Eine Entscheidung, die nur mit dem Hinweis auf einen vorangegangenen Bescheid begründet wird, erfüllt nur dann die Erfordernisse von R. 111 (2) EPÜ, wenn der Bescheid selbst diese Erfordernisse erfüllt (T 963/02, T 897/03, T 1612/07, T 2366/11). In der angefochtenen Entscheidung darf es nicht der Vermutung der Beschwerdekammer und des Beschwerdeführers überlassen bleiben, welche der in vorangegangenen Bescheiden angegebenen Gründe maßgeblich für die Zurückweisung der Anmeldung sein könnten (T 963/02, T 897/03, T 2366/11). Siehe auch in diesem Kapitel III.K.3.5.
Das Fehlen einer der R. 111 (2) EPÜ genügenden Begründung ist ein wesentlicher Verfahrensmangel, der die Aufhebung der angefochtenen Entscheidung erforderlich macht (T 292/90, T 963/02, T 897/03, T 1366/05, T 1612/07, T 2366/11).
In T 70/02 entschied die Kammer, dass in der Begründung zwar nicht alle vorgebrachten Argumente eingehend behandelt werden müssten, doch sei es ein allgemeiner Grundsatz des guten Glaubens und der Verfahrensgerechtigkeit, dass begründete Entscheidungen neben der logischen Kette von Tatsachen und Gründen, auf denen jede Entscheidung beruhe, zumindest einige Ausführungen zu entscheidenden Streitpunkten in der Argumentation enthalten sollten, soweit diese nicht bereits aus anderen Gründen hervorgehen.

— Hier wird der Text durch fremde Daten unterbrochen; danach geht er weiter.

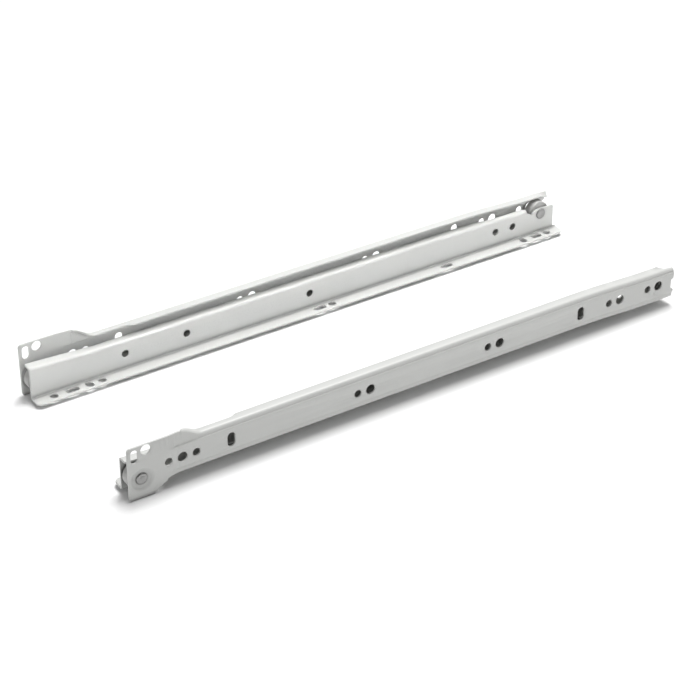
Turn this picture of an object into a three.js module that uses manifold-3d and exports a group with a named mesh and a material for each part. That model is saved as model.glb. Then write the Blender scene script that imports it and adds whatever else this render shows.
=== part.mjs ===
// A pair of roller drawer slides for a cabinet, left and right hand, shown closed.
// Millimetres: +X right, +Y towards the back of the cabinet, +Z up.
//
// One slide is drawn in its own terms and then placed twice, plain and mirrored:
//   u = distance from the cabinet wall's face, towards the drawer
//   s = distance behind the slide's front edge
//   z = height above the row of screw holes in the cabinet member

import * as THREE from 'three';
import { mergeVertices } from 'three/addons/utils/BufferGeometryUtils.js';
import Module from 'manifold-3d';

const wasm = await Module();
wasm.setup();

// ---------- driving dimensions ----------

const slideLength = 400;        // length of the cabinet member
const pairWidth = 135.5;        // from one cabinet wall's face to the other's
const sheet = 1.2;              // thickness of the steel
const insideBend = 0.8;         // inside radius of every bend
const installedDepth = 12;      // wall's face to the face that the drawer's side meets

// rollers and the riveted axles that they turn on
const rollerRadius = 8;
const rollerBoss = { radius: 4.2, height: 0.4 };
const rollerRecess = { radius: 4.5, depth: 1.2 };
const rollerEdge = 0.6;
const axleRadius = 2.25;
const axleHead = { radius: 3.9, height: 0.9, edge: 0.3 };
const rivetHead = { radius: 3.6, height: 0.8, edge: 0.4 };
const rivetCrater = { radius: 1.9, depth: 0.35 };
const rearAxleHeight = 4;       // the rear axle's height over the front axle
const frontAxleMargin = 0.9;    // front roller to the front edge
const rearAxleMargin = 3.5;     // rear roller to the cabinet member's rear edge

// clearances
const runningGap = 0.1;         // axle in its roller, all round
const rivetGap = 0.15;          // rivet to the sheet that it is set in
const rollingGap = 0.2;         // under the rear roller, and over the front one
const bossGap = 0.3;            // roller's boss to the sheet beside it
const frontRollerGap = 1.6;     // front roller's open end to the drawer member
const headroom = 3.4;           // over the rear roller, under the top flange

// cabinet member: a channel that opens towards the drawer
const channelBottom = -10.8;
const bandInset = { top: 3.3, bottom: 4.4 };  // channel's edges to the flat band on the wall
const bandStep = 0.7;           // how far the channel steps in above and below the band
const creaseRun = 0.8;
const bandStart = 23;           // the band fades into the front plate over this stretch
const bandFull = 36;
const flangeShort = { top: 3.2, topFront: 5, bottom: 1.4 };  // flanges' edges to the drawer member
const topFlangeJog = [70, 74.5];
const topOpening = [35, 50];    // each flange widens over this stretch, as its edge
const bottomOpening = [25, 38]; // runs on from the front plate's
const flangeStub = 0.2;         // flat that is left beside the bend where a flange begins
const dipDepth = 1.8;           // the channel's rear end drops to hold the drawer shut
const dipFromEnd = [75, 15];

// front plate of the cabinet member
const plateAbove = 6;           // over the channel's top
const plateBelow = 7;           // under the channel's bottom
const footRun = [16, 33];       // the foot's curve from the plate's bottom to the channel's
const footFullness = 2.2;       // how full the curve from the foot to the channel is
const plateCorner = 2;
const edgeTuck = 2;             // stretch over which an edge slips under the flange's bend
const dish = { beyondRoller: 0.2, slope: 2.8, depth: 1.2, wall: 0.4 };

// screw holes of the cabinet member, spaced to the 32 mm system
const holePitch = 32;
const firstHole = 35;
const lastHoleMargin = 12;
const screwHole = 3.2;          // radii
const pinHole = 2.5;
const pinOffset = 9;
const slotWidth = 5.2;
const slotHeight = 9.2;
const plateSlot = { s: 4.5, below: 6.1, width: 4.5, height: 8.6 };
const plateHole = { s: 11.9, below: 3.7, radius: 3.2 };

// rear end of the cabinet member
const endNotch = { depth: 2, half: 3, flare: 2, below: 1 };
const rearDroop = { run: 9, reach: 4.6, tip: 4.4, bend: 0.6 };  // the top flange turns down

// drawer member: a Z with one flange over the front roller and one under the drawer
const drawerFront = 1;
const lipGap = 3.1;             // upper flange's edge to the cabinet member's web
const lipShortRear = 3;         // reach of the upper flange at the rear
const lipCorner = 1;
const lipRearRun = 4;           // stretch over which the upper flange ends
const lipEndGap = 4;            // its end to the rear roller
const lipScallop = [43.5, 26.5];  // ahead of its end
const frontRise = { height: 2.3, end: 45 };
const drawerShelf = 9.3;        // reach of the lower flange from the web
const shelfDrop = 5;            // its underside below the channel's
const shelfCorner = 4;
const notch = { behindLip: 4.5, run: 3.5, belowTab: 3 };
const tabMargin = 0.5;          // over the rear rivet's head
const tabBehindAxle = 11.1;
const shelfBehindTab = 2.4;
const drawerHole = { radius: 2.45, aboveShelf: 11.3 };
const shelfSlotReach = 4.4;     // from the web to the middle of the shelf's row of holes
const squareHole = { along: 5.2, across: 5.2 };
const longSlot = { along: 9, across: 4.4 };
const wideSlot = { along: 5, across: 6.6 };

// fineness of the curves
const roundSides = 24;
const holeSides = 16;
const bendSteps = 3;
const dipSteps = 4;
const quarterSteps = holeSides / 4;

// how far parts that are joined lap each other, and cutters go past a face
const lap = 0.5;
const past = 1;
const pointGap = 0.01;          // points closer than this are one point
const stationGap = 0.05;        // and so are outlines along the length

// ---------- what follows from them ----------

const bendRadius = sheet + insideBend;
const channelFloor = channelBottom + sheet;
const webOuter = installedDepth;
const webInner = installedDepth - sheet;
const frontStart = sheet + dish.depth + bossGap;
const rearStart = webInner - bossGap;
const rollerWidth = webInner - frontStart - frontRollerGap;

const rearAxle = {
  s: slideLength - rollerRadius - rearAxleMargin,
  z: channelFloor + rollerRadius + rollingGap,
};
const frontAxle = { s: rollerRadius + frontAxleMargin, z: rearAxle.z - rearAxleHeight };
const dishRim = rollerRadius + dish.beyondRoller;
const dishFloor = dishRim - dish.slope;

const channelTop = rearAxle.z + rollerRadius + headroom + sheet;
const bandTop = channelTop - bandInset.top;
const bandBottom = channelBottom + bandInset.bottom;
const topFlange = webInner - flangeShort.top;
const topFlangeFront = webInner - flangeShort.topFront;
const bottomFlange = webInner - flangeShort.bottom;
const flangeRoot = bandStep + bendRadius + flangeStub;
const plateTop = channelTop + plateAbove;
const plateBottom = channelBottom - plateBelow;
const dipRun = dipFromEnd.map((distance) => slideLength - distance);
const lastPitch = Math.floor((slideLength - firstHole - lastHoleMargin) / holePitch);
const screwPitches = [0, 4, lastPitch - 4, lastPitch - 1, lastPitch];
const slotPitches = [1, lastPitch - 2];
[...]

In T 2241/19 vom 10. Juli 2024 date: 2024-07-10 betonte die Kammer, dass die endgültige Entscheidung, damit sie den Erfordernissen der R. 111 (2) EPÜ genügt, auf all jene Einwände eingehen muss, die potenziell zu einem anderen Ergebnis hätten führen können.
In T 1123/04 stellte die Kammer fest, dass es nicht ausreicht, wenn eine Beschwerdekammer die möglichen Gründe für eine negative erstinstanzliche Entscheidung erst rekonstruieren oder gar darüber spekulieren muss. Eine Entscheidung gemäß R. 68 (2) EPÜ 1973 sollte grundsätzlich vollständig und aus sich heraus verständlich sein. Wenn die einzigen von der Prüfungsabteilung vorgebrachten Argumente unsubstantiierte Behauptungen sind, so ist dies keine ausreichende Begründung.
In T 1622/21 befand die Kammer, dass weder "alle maßgeblichen Erwägungen bezüglich der rechtlichen und faktischen Umstände des Falls in der Entscheidung ausführlich gewürdigt werden" noch "die Entscheidung die logische Argumentationskette enthält", die zu der Feststellung geführt hat, dass der Gegenstand des Anspruchs 1 nicht erfinderisch ist. Die unzureichende Begründung der angefochtenen Entscheidung machte es der Kammer unmöglich, die Argumentationslinie der Prüfungsabteilung nachzuvollziehen, aufgrund deren diese eine mangelnde erfinderische Tätigkeit festgestellt hatte.
In T 596/22 erklärte die Kammer, dass das Erfordernis der ausreichenden Begründung nicht verlangt, dass die Einspruchsabteilung begründet, warum sie von ihrer vorläufigen Einschätzung abgewichen ist.